(08.04.2011, 22:21)Boneman schrieb: Auch hier: Ich weiß nicht, ob du damit "seriös <=> objektiv" implizieren wolltest, jedenfalls muss seriöse Berichterstattung nicht objektiv sein. Bei manchen Themen gibt es so etwas wie einen objektiven Standpunkt ja gar nicht. Man kann ruhig sehr subjektive Ansichten zeigen, solange man sich nicht auf eine Seite beschränkt, sondern möglichst alle existierenden Standpunkte zeigt.Nein, ich wollte nicht objektiv mit seriös gleichsetzen. Man kann subjektiv berichten, man muß es nur hinreichend kenntlich machen und nicht so tun, als würde man über objektive Fakten berichten, wenn man in Wahrheit mit subjektiven Empfindungen arugmentiert. Für die Frage, ob ein Bericht serös ist, ist es egal, ob er alle Sichtweisen berücksichtigt oder nur eine. Er muß es nur offen tun und seine (ausdrücklichen oder impliziten) Forderungen - so welche gestellt werden - entsprechend formulieren.
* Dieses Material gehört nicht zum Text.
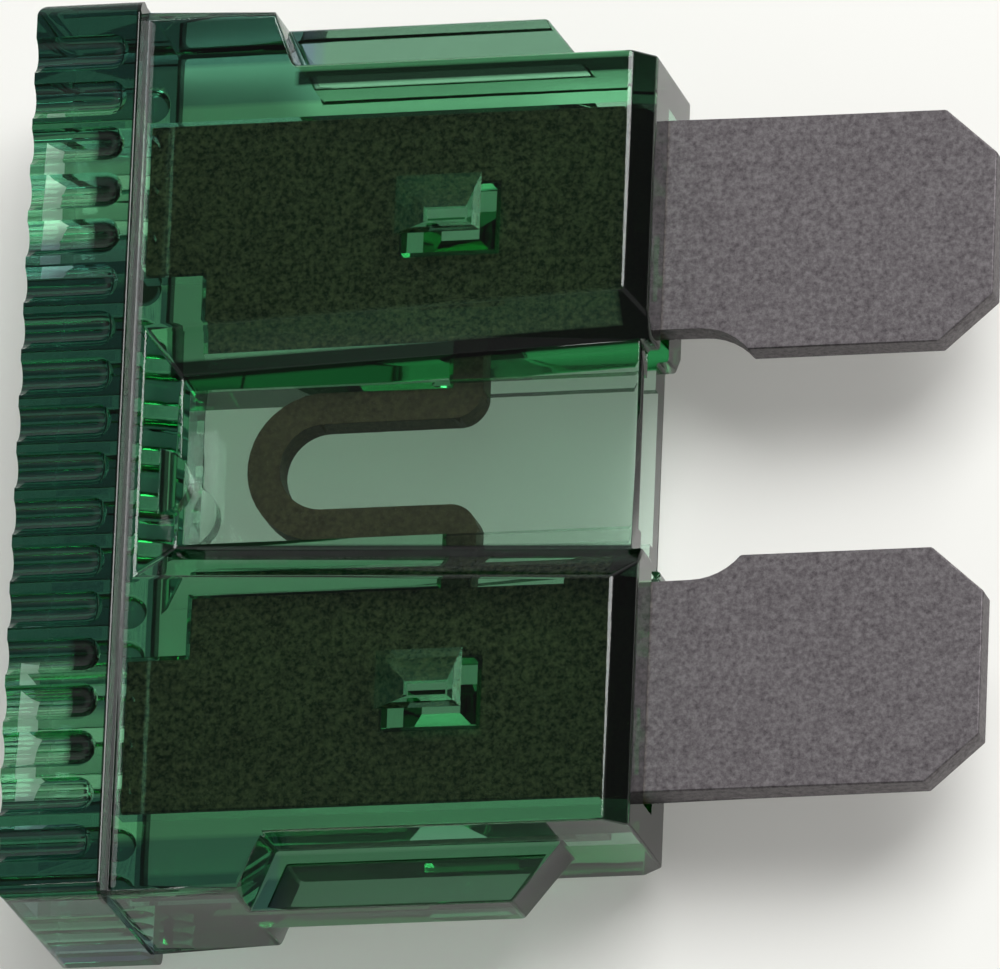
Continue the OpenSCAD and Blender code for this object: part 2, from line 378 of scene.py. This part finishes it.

Nochmal: Es geht nicht darum, daß nicht über Emotionales berichtet bzw. nicht emotional argumentiert werden darf. Das muß nur richtig eingeordnet werden und darf nicht mit harten Fakten vermengt werden. - Und an der Stelle lasse ich mir auch nicht entgegenhalten, es gäbe keine harten Fakten, weil alles subjektiv sei. Es gibt eben im wirklichen Leben, also jenseits der Philosophie, schon objektive Fakten. Entweder der Sicherheitsabstand wurde eingehalten oder er wurde es nicht (oder man weiß es nicht), das ist ein jeweils Fakt. Daß die Menschen trotzdem Angst haben, ist auch ein Fakt. Wenn Anwohner A sagt, er kann nicht mehr ruhig schlafen, weil er Angst hat, das AKW geht in die Luft und seine Nachbarn und er haben schon immer einen Geigerzähler und Jod-Tabletten unter dem Bett liegen (frei erfunden), dann ist das eine emotionale Argumentation. Die kann man bringen, muß sie aber richtig einordnen und kann (ebenfalls frei erfunden) nicht sagen oder suggerieren: In der Nähe von deutschen AKW kann man schon heute nicht mehr ruhig schlafen und führt ein Leben mit ständig griffbereitem Jod und Geigerzähler. Und wenn man dann noch den Wissenschaftler XY einblendet, der sagt, daß bei einer Explosion des Reaktors zu erwarten ist, daß die radioaktiven Stoffe sich soundsoweit ausbreiten und davon auch das Dorf Z, in dem Anwohner A wohnt, betroffen sein würde und der eloquente Abgeordnete der Fraktion Die Linken dann sagt, die Regierung wisse schon lange um die Risiken dieses AKW und sei untätig und habe den Sicherheitscheck nicht richtig durchgeführt und eigentlich hätte das AKW schon vor seiner Inbetriebnahme wieder abgeschaltet werden müssen, dann wird eben eventuell der Eindruck erweckt, daß die Unsicherheit des AKW ein harter Fakt sei, obwohl hauptsächlich mit Emotionen Einzelner, wissenschaftlichen Banalitäten und politischen Außenseitermeinungen aus Kreisen der Opposition argumentiert wurde.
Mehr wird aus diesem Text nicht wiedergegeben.